AM Overcast – Beige (EP)
We really don’t know he does it – AM Overcast is a true scholar when it comes to packing emotional depth into short bursts of time, and Beige, his latest EP, marks another victory in this department. At 1:54, intro / title track actually feels like one of his longest offerings yet, but every single second is worth it. The whole thing goes by in 5 minutes, but in a world brimming with filler, it’s comforting to see someone with a serious handle on quality control.
Cereal Milk – Feast (EP)
This little double single packs a sunny, joyous punch to it, which may come as a surprise to some as it is from Newfoundland. We heard it’s pretty dark out there, but dang, this is bright and candy-coated in a way we’re really gelling with.
Ssighborggg – “Late Pedal, Blade Petal” (Single)
A literal palindrome of sound composed by Ssighborggg, aka the administrator of one of Facebook’s largest math rock groups, Ssighborggg’s Math Rock Memes. And hey, we might be more math than grammar around here, but damn if we aren’t subliminally soothed by these smooth and silky sounds.
Statue in Marble – Waking (EP)
Is it just us or is Arizona getting a lot of spotlight in this article? No matter, we often wonder what’s going on out there anyway.

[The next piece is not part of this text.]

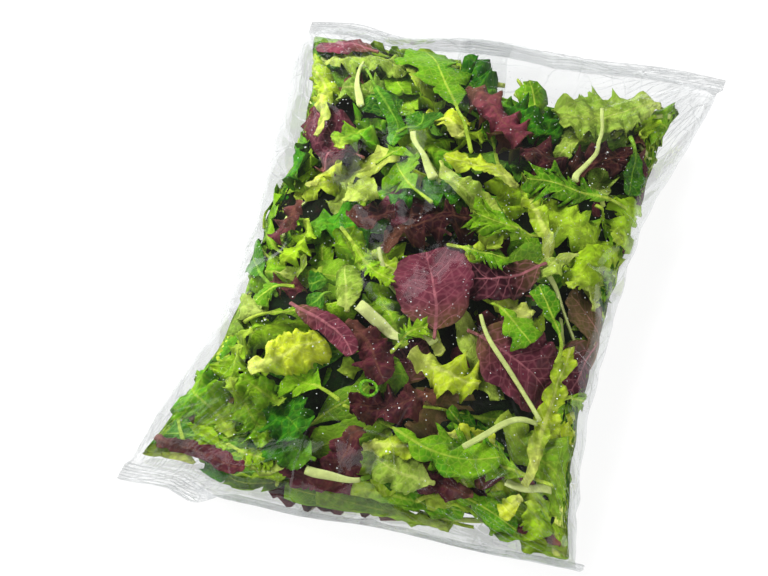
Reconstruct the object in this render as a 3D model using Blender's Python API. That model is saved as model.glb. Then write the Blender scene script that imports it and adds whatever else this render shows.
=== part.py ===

This EP is a young shred dream straight out of the classic CHON playbook, but there are some truly juicy solos and drum sections here that have us really excited for whatever they’re up to next.
Muscle Beach Petting Zoo – “Zoanoid” (Single)
We couldn’t help but slip the penultimate single from Muscle Beach Petting Zoo in there – one, because we’re selfish pricks at the end of the day, and two, we genuinely think you’re going to like it. For fans of weird riffs, obscure animes, and the feeling of not being able to tell your tequila from your sake, but knowing you’re about to get sick from both.
Sun Machine – I Hate it Too (LP)
Thumbs Up Records presents this Milwaukee emo act, and we’re glad they’ve got some support, because they’ve got a great sound. It’s clearly influenced by the classics, but they way slip into discordant passages and deliver such distinct vocals have us thinking they might end up a household name. Who knows, right? Better catch ‘em while you can.
Sincerely – Special Feeling (LP)
Gutsy guitar and bass tones abound on this frolicking math banger, and you’re almost bound to check it out whether you believe or or not after looking at that cover art. That’s about how listening to Special Feeling feels – a rainbow punching you through the guts, refracting in a heart shaped prism. You’re welcome.
Brian Tafazoli – No God in Charlottesville (LP)
From what we can tell here, Brian closes things out here with a one man band extravaganza, and damn is it a good one. With piercing lyrics, big ol’ drums, fantastic production, and vaguely psychedelic swan-core leanings that have us thinking of the experimental days of Silverstein and I Am the Ocean, it’s also a good example of why Bandcamp should work in favor of the artist.
This guy, these guys and gals and thems… all the people we’ve mentioned above, every single one of them, have put a lot of work into this – solely streaming it is probably not going to help them anything else any time soon. So buy a record and a shirt while you can, yeah? We are exhausted and realize that it’s actually Wednesday now. Forget it. We’ll keep ya posted – we love you, and thank you for reading.